> _The request_
Write out the data again in full, exactly as it reads.

> _Dataset excerpt_

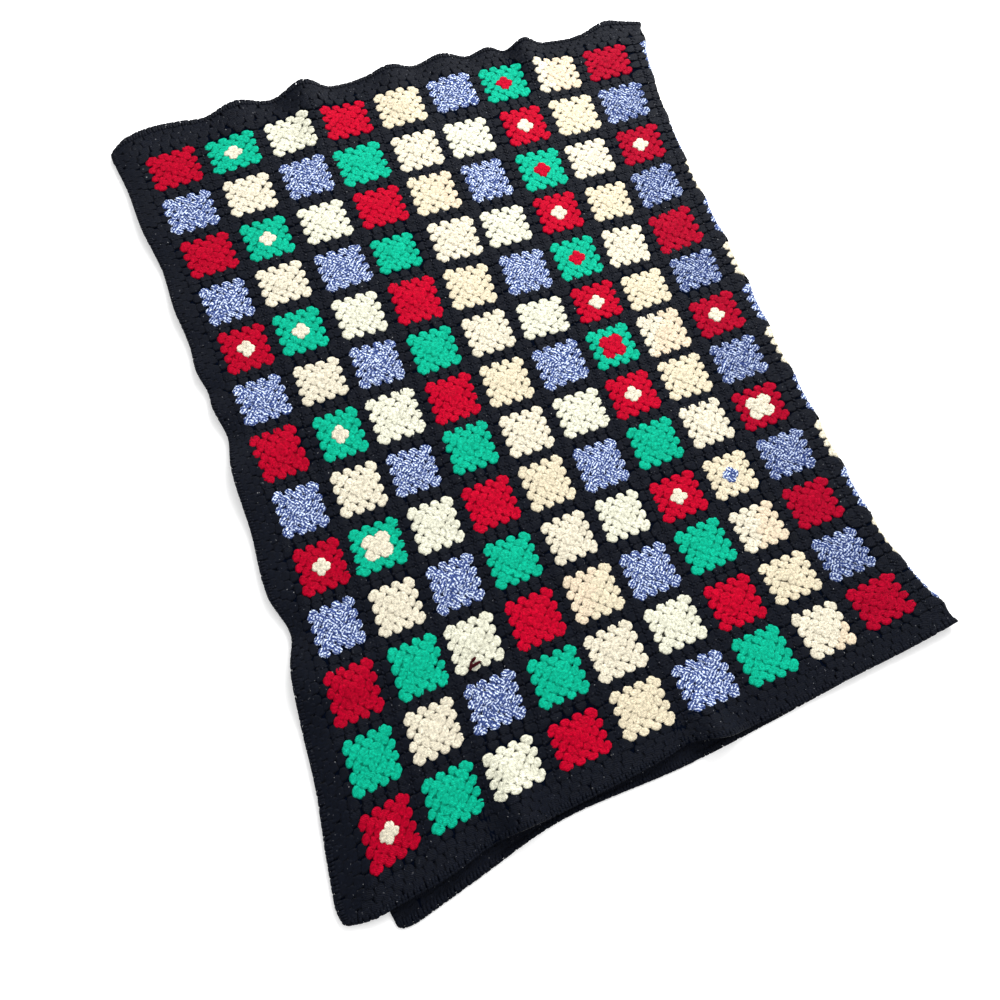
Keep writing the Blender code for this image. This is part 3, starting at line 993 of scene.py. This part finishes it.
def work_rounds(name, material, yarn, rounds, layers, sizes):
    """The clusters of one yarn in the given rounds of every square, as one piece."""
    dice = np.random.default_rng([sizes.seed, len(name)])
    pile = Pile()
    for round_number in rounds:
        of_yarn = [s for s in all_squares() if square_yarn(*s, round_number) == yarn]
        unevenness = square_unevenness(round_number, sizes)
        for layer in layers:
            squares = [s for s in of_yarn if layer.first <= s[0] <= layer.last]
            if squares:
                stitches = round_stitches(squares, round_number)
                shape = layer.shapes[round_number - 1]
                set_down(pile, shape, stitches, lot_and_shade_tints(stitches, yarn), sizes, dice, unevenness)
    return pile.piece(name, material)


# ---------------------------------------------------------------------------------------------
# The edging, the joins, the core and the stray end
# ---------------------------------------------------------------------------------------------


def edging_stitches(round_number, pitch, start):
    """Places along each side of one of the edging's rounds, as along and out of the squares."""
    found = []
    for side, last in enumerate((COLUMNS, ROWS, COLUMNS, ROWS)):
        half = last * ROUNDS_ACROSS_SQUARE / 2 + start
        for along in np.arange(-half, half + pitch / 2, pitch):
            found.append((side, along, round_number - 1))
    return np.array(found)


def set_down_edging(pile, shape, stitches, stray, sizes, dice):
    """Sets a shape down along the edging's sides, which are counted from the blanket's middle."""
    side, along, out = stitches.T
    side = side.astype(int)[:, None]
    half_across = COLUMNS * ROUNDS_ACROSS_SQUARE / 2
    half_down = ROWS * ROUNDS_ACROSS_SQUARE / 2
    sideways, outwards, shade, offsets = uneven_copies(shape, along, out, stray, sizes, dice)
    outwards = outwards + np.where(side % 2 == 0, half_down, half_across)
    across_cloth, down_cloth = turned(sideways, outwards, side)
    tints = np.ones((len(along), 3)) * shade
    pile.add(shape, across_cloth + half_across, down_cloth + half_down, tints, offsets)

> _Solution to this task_
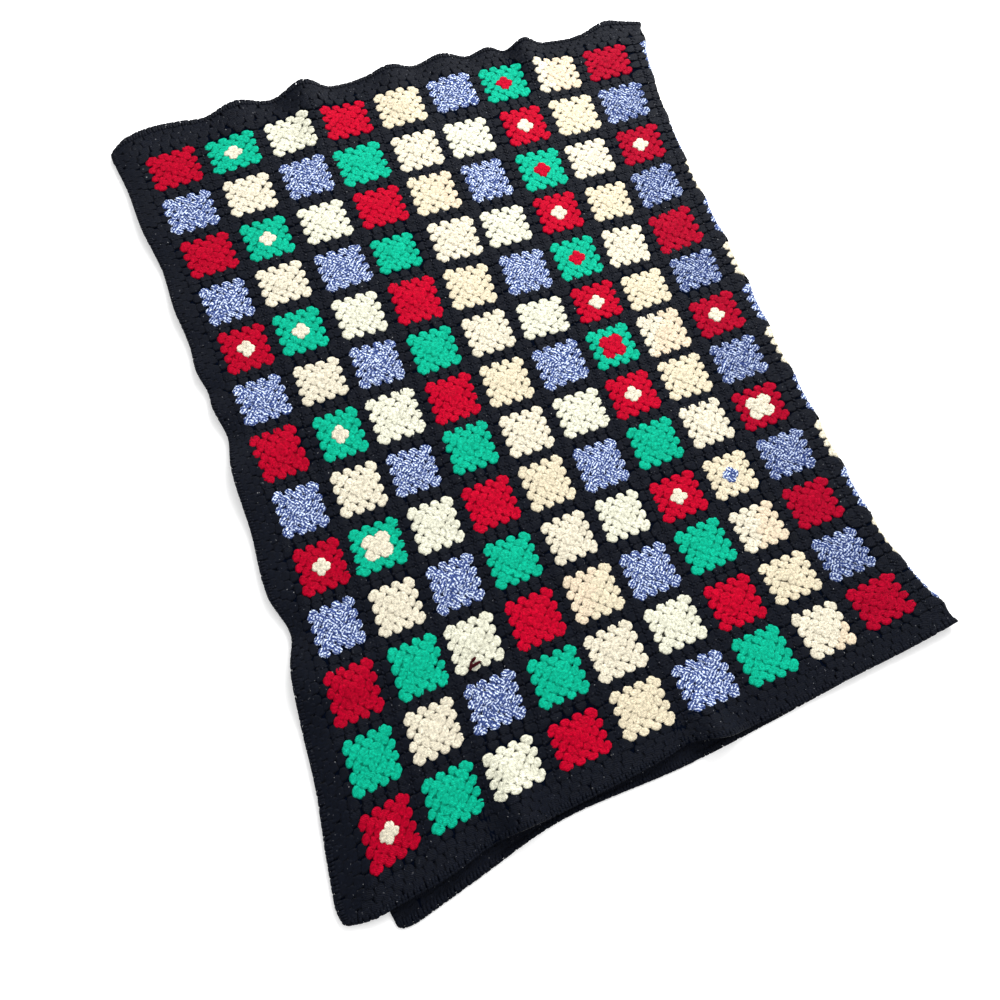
Keep writing the Blender code for this image. This is part 3, starting at line 993 of scene.py. This part finishes it.
def work_rounds(name, material, yarn, rounds, layers, sizes):
    """The clusters of one yarn in the given rounds of every square, as one piece."""
    dice = np.random.default_rng([sizes.seed, len(name)])
    pile = Pile()
    for round_number in rounds:
        of_yarn = [s for s in all_squares() if square_yarn(*s, round_number) == yarn]
        unevenness = square_unevenness(round_number, sizes)
        for layer in layers:
            squares = [s for s in of_yarn if layer.first <= s[0] <= layer.last]
            if squares:
                stitches = round_stitches(squares, round_number)
                shape = layer.shapes[round_number - 1]
                set_down(pile, shape, stitches, lot_and_shade_tints(stitches, yarn), sizes, dice, unevenness)
    return pile.piece(name, material)


# ---------------------------------------------------------------------------------------------
# The edging, the joins, the core and the stray end
# ---------------------------------------------------------------------------------------------


def edging_stitches(round_number, pitch, start):
    """Places along each side of one of the edging's rounds, as along and out of the squares."""
    found = []
    for side, last in enumerate((COLUMNS, ROWS, COLUMNS, ROWS)):
        half = last * ROUNDS_ACROSS_SQUARE / 2 + start
        for along in np.arange(-half, half + pitch / 2, pitch):
            found.append((side, along, round_number - 1))
    return np.array(found)


def set_down_edging(pile, shape, stitches, stray, sizes, dice):
    """Sets a shape down along the edging's sides, which are counted from the blanket's middle."""
    side, along, out = stitches.T
    side = side.astype(int)[:, None]
    half_across = COLUMNS * ROUNDS_ACROSS_SQUARE / 2
    half_down = ROWS * ROUNDS_ACROSS_SQUARE / 2
    sideways, outwards, shade, offsets = uneven_copies(shape, along, out, stray, sizes, dice)
    outwards = outwards + np.where(side % 2 == 0, half_down, half_across)
    across_cloth, down_cloth = turned(sideways, outwards, side)
    tints = np.ones((len(along), 3)) * shade
    pile.add(shape, across_cloth + half_across, down_cloth + half_down, tints, offsets)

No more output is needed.